**Request**:
Look through the material below and copy exactly the lines from the line with "What OpenSCAD source" to the line with "bay_d = 193.5; // [185:0.5:200]", those two lines included.

++++ Data to use ++++

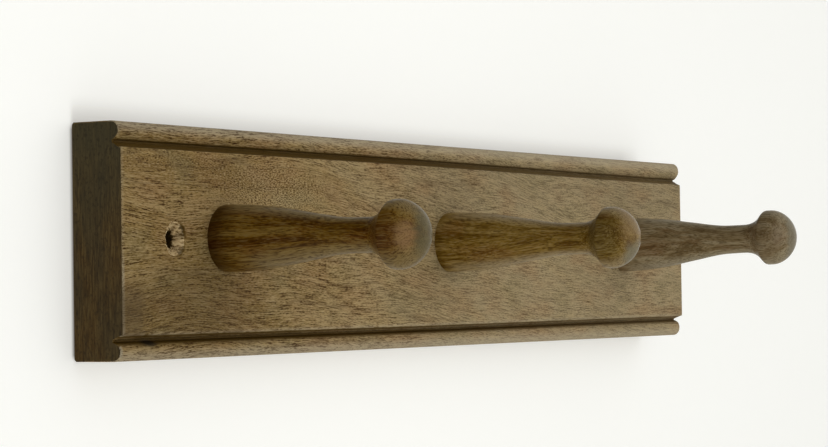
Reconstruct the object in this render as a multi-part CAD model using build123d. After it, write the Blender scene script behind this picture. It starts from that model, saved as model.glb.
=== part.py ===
from build123d import *
from math import acos, atan2, degrees, hypot, radians, sin, tan
import os

# Shaker peg rail: one hardwood board with a quirked bead worked along both long edges, and a row of
# turned pegs glued into it by their tenons. Millimetres.
#
# The frame is the rail as it hangs. The origin is the middle of the back face, which lies on the wall.
# +X runs along the rail to the right of someone facing it, +Z is up, and -Y comes out of the wall.

# ---- board ----
board_length = 472.0
board_width = 89.0            # 3 1/2 in
board_thickness = 23.1
back_ease = 0.8               # small chamfer along the two long back edges

# ---- quirked bead, the same along both long edges ----
bead_radius = 3.7
bead_sink = 1.4               # the bead's crown lies this far behind the board's face
quirk_depth = 4.4             # from the face to the quirk's floor
quirk_floor = 0.6             # width of the floor
quirk_draft = 1.5             # the quirk's outer wall leans back by this much on its way to the face

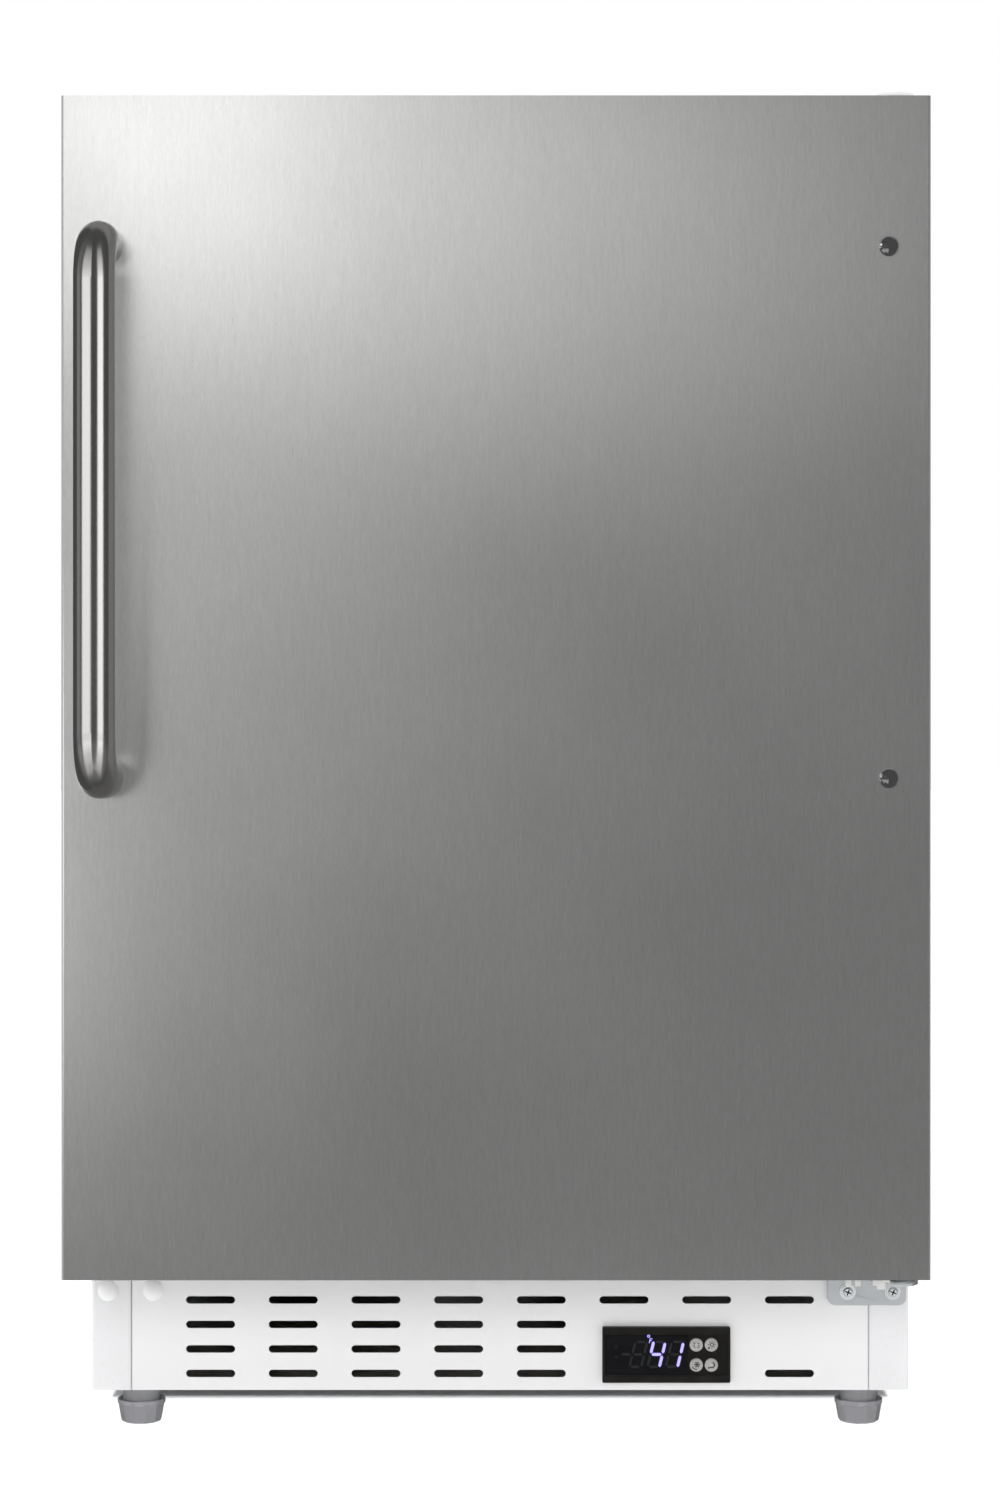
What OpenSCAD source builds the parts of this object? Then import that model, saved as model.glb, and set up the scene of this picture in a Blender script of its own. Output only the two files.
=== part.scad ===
// Undercounter refrigerator with a wrapped steel door, a vented kick plate and a panel controller.
// Front is -Y, up is +Z, the floor is z = 0 and x = 0 is the middle of the door. Millimetres.

/* [Cabinet] */
// Width of the cabinet shell
cab_w = 500; // [480:1:540]
// Depth of the cabinet shell
cab_d = 500; // [480:1:560]
// Height of the cabinet shell
cab_h = 772.6; // [760:0.1:860]
// Clear height under the shell
floor_gap = 24.4; // [22:0.1:27]
// Distance from the middle of the door to the middle of the cabinet
cab_x = 2.35; // [0:0.05:4]
// Thickness of the shell's sheet steel
sheet_t = 1; // [0.8:0.1:1.2]
// Width of the side panels' front flanges
flange_w = 24.6; // [22:0.1:28]
// Thickness of the insulated side walls
wall_t = 42; // [38:1:50]
// Thickness of the insulated roof
roof_t = 45; // [40:1:55]
// Thickness of the insulated rear wall
rear_t = 50; // [45:1:60]
// Height of the cabinet's foam above the floor
foam_z = 101; // [100:1:104]
// Thickness of the insulated floor
floor_t = 41; // [38:1:50]
// Thickness of the moulded liner
liner_t = 1.5; // [1:0.1:2]

/* [Machine bay] */
// Depth of the bay at the back
bay_d = 193.5; // [185:0.5:200]
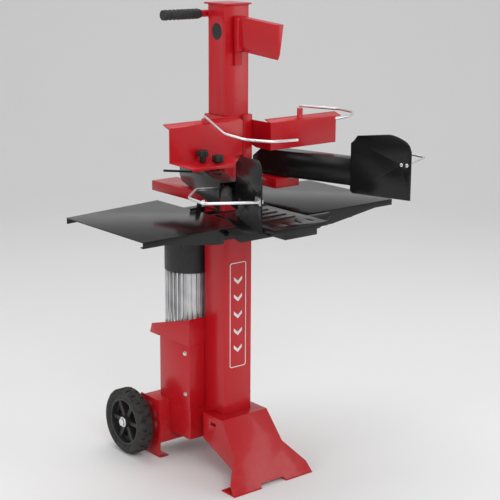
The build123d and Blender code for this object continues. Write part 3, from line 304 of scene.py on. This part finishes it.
def extent(node):
    """A CAD node's lowest and highest corner."""
    piece = frame["nodes"][node]
    corners = [piece.matrix_world @ Vector(corner) for corner in piece.bound_box]
    return (Vector([min(corner[axis] for corner in corners) for axis in range(3)]),
            Vector([max(corner[axis] for corner in corners) for axis in range(3)]))


def lathe(name, body, slot, origin, axis, outline, steps=48):
    """A closed turned piece: its outline in (radius, distance along the axis), both in millimetres."""
    turn = Vector(axis).to_track_quat("Z", "Y").to_matrix()
    work = bmesh.new()
    rings = []
    for radius, distance in outline:
        turns = [2 * pi * step / steps for step in range(steps)]
        ring = [Vector((radius * cos(angle), radius * sin(angle), distance)) for angle in turns]
        rings.append([work.verts.new(Vector(origin) + turn @ (MM * point)) for point in ring])
    for low, high in zip(rings, rings[1:]):
        for step in range(steps):
            following = (step + 1) % steps
            work.faces.new((low[step], low[following], high[following], high[step]))
    work.faces.new(list(reversed(rings[0])))
    work.faces.new(rings[-1])
    bmesh.ops.recalc_face_normals(work, faces=work.faces)
    return show(mesh_from(work, name), name, body, slot)


def weld(name, body, slot, points, radius=2.4, ripple=3.2):
    """A weld bead along a route: a lumpy round run with a ripple at every step of the torch."""
    spacing = 1.1
    around = 10
    work = bmesh.new()
    points = [Vector(point) for point in points]
    for start, end in zip(points, points[1:]):
        length = (end - start).length / MM
        direction = (end - start).normalized()
        across = direction.orthogonal().normalized()
        beside = direction.cross(across)
        count = max(2, round(length / spacing))
        run = []
        for step in range(count + 1):
            distance = length * step / count
            swell = radius * (0.82 + 0.18 * abs(sin(pi * distance / ripple)))
            center = start + direction * (distance * MM)
            run.append([work.verts.new(center + (across * cos(2 * pi * turn / around)
                                                 + beside * sin(2 * pi * turn / around)) * swell * MM)
                        for turn in range(around)])
        for low, high in zip(run, run[1:]):
            for turn in range(around):
                following = (turn + 1) % around
                work.faces.new((low[turn], low[following], high[following], high[turn]))
        work.faces.new(list(reversed(run[0])))
        work.faces.new(run[-1])
    bmesh.ops.recalc_face_normals(work, faces=work.faces)
    return show(mesh_from(work, name), name, body, slot, WELD_SMOOTH_ANGLE)


def around_box(low, high, height):
    """The corners of a level loop round a box, back to where it starts."""
    return [(low.x, low.y, height), (high.x, low.y, height), (high.x, high.y, height),
            (low.x, high.y, height), (low.x, low.y, height)]


def wheel_details():
    """A plated hub cap with its ring, on the outer face of each wheel."""
    for side, tail in ((-1, "left"), (1, "right")):
        low, high = extent("wheel_" + tail)
        middle = (low + high) / 2
        face = Vector((high.x if side > 0 else low.x, middle.y, middle.z))
        lathe("hub_ring_" + tail, "road_wheel_" + tail, "zinc", face, (side, 0, 0),
              [(17, -1.5), (17, 0.6), (15.6, 1.8), (13.5, 1.8)])
        lathe("hub_cap_" + tail, "road_wheel_" + tail, "zinc", face, (side, 0, 0),
              [(12.5, -1), (12.5, 2.5), (11.6, 4.4), (8.6, 6.0), (4.2, 6.9), (0.5, 7.1)])


def grip_rings():
    """Raised finger ribs round the transport handle's grip."""
    low, high = extent("transport_grip")
    middle = (low + high) / 2
    ribs = 9
    margin = 14 * MM
    grip_radius = 0.5 * (high.z - low.z) / MM
    for rib in range(ribs):
        x = low.x + margin + (high.x - low.x - 2 * margin) * rib / (ribs - 1)
        lathe(f"grip_rib_{rib}", "ram", "grip", (x, middle.y, middle.z), (1, 0, 0),
              [(grip_radius - 3, -3.2), (grip_radius - 0.6, -2.0), (grip_radius, 0),
               (grip_radius - 0.6, 2.0), (grip_radius - 3, 3.2)], steps=40)


def weld_details():
    """Weld beads where the plates of the frame and of the ram meet."""
    low, high = extent("ram_column")
    weld("cap_weld", "ram", "red", around_box(low, high, high.z))
    low, high = extent("column")
    table_top = extent("centre_table")[1].z
    weld("table_weld", "root", "black", around_box(low, high, table_top))
    for side, tail in ((-1, "left"), (1, "right")):
        wing_low, wing_high = extent("wing_" + tail)
        x = side * max(abs(low.x), abs(high.x))
        y = wing_high.y
        foot_z = wing_low.z + 50 * MM
        top_z = wing_high.z - 34 * MM
        weld("wing_weld_" + tail, "root", "red", [(x, y, foot_z), (x, y, top_z)])


def switch_box_details():
    """Screws at the corners of the switch box's lid, and the gland its lead would pass through."""
    low, high = extent("switch_box")
    inset = 8 * MM
    for corner, (y, z) in enumerate(((low.y + inset, low.z + inset), (high.y - inset, low.z + inset),
                                     (low.y + inset, high.z - inset), (high.y - inset, high.z - inset))):
        lathe(f"lid_screw_{corner}", "root", "zinc", (high.x, y, z), (1, 0, 0),
              [(3.6, -0.4), (3.6, 0.8), (2.9, 1.6), (1.0, 1.9)], steps=24)
    gland = Vector(((low.x + high.x) / 2, (low.y + high.y) / 2, low.z))
    lathe("cable_gland", "root", "plastic", gland, (0, 0, -1),
          [(11, -1), (11, 6), (9.2, 7.4), (9.2, 15), (7.2, 17), (4.5, 17.4)], steps=40)


def arm_details():
    """Washers under the arms' swing bolts, and the short rod that stands out of the left arm's tail."""
    for side, tail in ((-1, "left"), (1, "right")):
        head_top = extent("carrier_" + tail)[1].z
        pin = Vector((side * ARM_PIN_X, ARM_PIN_Y, head_top - SWING_HEAD - SWING_WASHER))
        lathe("arm_washer_" + tail, "yoke", "zinc", pin, (0, 0, 1),
              [(12.6, 0.3), (13, 0.7), (13, 1.2), (12.6, 1.5)], steps=40)
    forwards = Vector((-sin(ARM_FLARE_LEFT), -cos(ARM_FLARE_LEFT), 0))
    outwards = Vector((-cos(ARM_FLARE_LEFT), sin(ARM_FLARE_LEFT), 0))
    pin = Vector((-ARM_PIN_X, ARM_PIN_Y, ROD_HEIGHT))
    start, end = [pin + forwards * along + outwards * across for along, across in (ROD_ROOT, ROD_TIP)]
    length = (end - start).length / MM
    lathe("arm_stop_rod", "control_arm_left", "black", start, (end - start).normalized(),
          [(ROD_RADIUS, 0), (ROD_RADIUS, length - 1), (ROD_RADIUS - 1, length)], steps=28)


wheel_details()
grip_rings()
weld_details()
switch_box_details()
arm_details()


# ---- stage, light and camera ----------------------------------------------------------------------

def plain_stage():
    """A pale seamless floor that curves up into a backdrop."""
    floor_half = 9.0
    sweep_start = 4.0
    sweep_radius = 2.5
    steps = 16
    work = bmesh.new()
    profile = [(-floor_half, 0.0), (sweep_start, 0.0)]
    for step in range(1, steps + 1):
        turn = 0.5 * pi * step / steps
        profile.append((sweep_start + sweep_radius * sin(turn), sweep_radius * (1 - cos(turn))))
    profile.append((sweep_start + sweep_radius, 9.0))
    rows = [[work.verts.new((side * floor_half, y, z)) for side in (-1, 1)] for y, z in profile]
    for low, high in zip(rows, rows[1:]):
        work.faces.new((low[0], low[1], high[1], high[0]))
    mesh = mesh_from(work, "studio_floor")
    paper = Shader("studio_paper", 0.85)
    paper.colour(paper.blend(paper.noise(2.0), (0.93, 0.93, 0.93), (0.9, 0.9, 0.9)))
    mesh.materials.append(paper.material)
    mesh.polygons.foreach_set("use_smooth", [True] * len(mesh.polygons))
    floor = bpy.data.objects.new("studio_floor", mesh)
    floor.rotation_euler.z = -camera_yaw
    bpy.context.scene.collection.objects.link(floor)


camera_yaw = radians(39.32)
camera_pitch = radians(13.98)
camera_roll = radians(0.35)
camera_place = (-2.5355, -3.1314, 1.7331)
camera_lens = 96.14
sensor_width = 36.0


def camera():
    data = bpy.data.cameras.new("camera")
    data.lens = camera_lens
    data.sensor_width = sensor_width
    eye = bpy.data.objects.new("camera", data)
    aim = Matrix.Rotation(-camera_yaw, 4, "Z") @ Matrix.Rotation(pi / 2 - camera_pitch, 4, "X")
    eye.matrix_world = Matrix.Translation(camera_place) @ aim @ Matrix.Rotation(camera_roll, 4, "Z")
    bpy.context.scene.collection.objects.link(eye)
    bpy.context.scene.camera = eye


def area_light(name, place, target, size, power):
    data = bpy.data.lights.new(name, "AREA")
    data.shape = "RECTANGLE"
    data.size, data.size_y = size
    data.energy = power
    lamp = bpy.data.objects.new(name, data)
    lamp.location = place
    lamp.rotation_euler = (Vector(target) - Vector(place)).to_track_quat("-Z", "Y").to_euler()
    bpy.context.scene.collection.objects.link(lamp)


def lights():
    middle = (0.0, 0.0, 0.8)
    area_light("key_light", (-1.4, -3.2, 2.9), middle, (2.2, 2.2), 46.0)
    area_light("left_light", (-3.4, 0.3, 1.8), middle, (1.6, 2.4), 20.0)
    area_light("right_light", (2.6, -2.4, 2.0), middle, (1.6, 2.4), 22.0)
    area_light("top_light", (0.2, 0.8, 4.0), middle, (3.0, 3.0), 46.0)
    world = bpy.data.worlds.new("studio")
    world.use_nodes = True
    world.node_tree.nodes["Background"].inputs["Color"].default_value = (1.0, 1.0, 1.0, 1.0)
    world.node_tree.nodes["Background"].inputs["Strength"].default_value = 0.5
    bpy.context.scene.world = world
    bpy.context.scene.view_settings.view_transform = "Standard"


plain_stage()
camera()
lights()
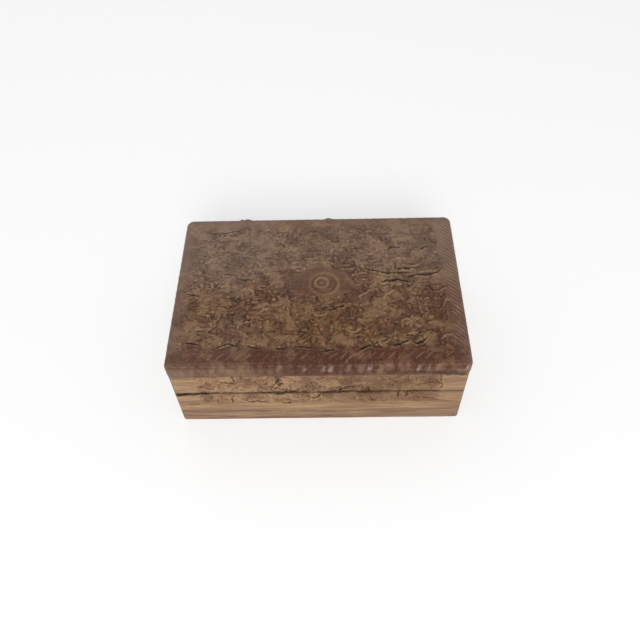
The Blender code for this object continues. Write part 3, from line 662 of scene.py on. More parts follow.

++++

**Solution**:
What OpenSCAD source builds the parts of this object? Then import that model, saved as model.glb, and set up the scene of this picture in a Blender script of its own. Output only the two files.
=== part.scad ===
// Undercounter refrigerator with a wrapped steel door, a vented kick plate and a panel controller.
// Front is -Y, up is +Z, the floor is z = 0 and x = 0 is the middle of the door. Millimetres.

/* [Cabinet] */
// Width of the cabinet shell
cab_w = 500; // [480:1:540]
// Depth of the cabinet shell
cab_d = 500; // [480:1:560]
// Height of the cabinet shell
cab_h = 772.6; // [760:0.1:860]
// Clear height under the shell
floor_gap = 24.4; // [22:0.1:27]
// Distance from the middle of the door to the middle of the cabinet
cab_x = 2.35; // [0:0.05:4]
// Thickness of the shell's sheet steel
sheet_t = 1; // [0.8:0.1:1.2]
// Width of the side panels' front flanges
flange_w = 24.6; // [22:0.1:28]
// Thickness of the insulated side walls
wall_t = 42; // [38:1:50]
// Thickness of the insulated roof
roof_t = 45; // [40:1:55]
// Thickness of the insulated rear wall
rear_t = 50; // [45:1:60]
// Height of the cabinet's foam above the floor
foam_z = 101; // [100:1:104]
// Thickness of the insulated floor
floor_t = 41; // [38:1:50]
// Thickness of the moulded liner
liner_t = 1.5; // [1:0.1:2]

/* [Machine bay] */
// Depth of the bay at the back
bay_d = 193.5; // [185:0.5:200]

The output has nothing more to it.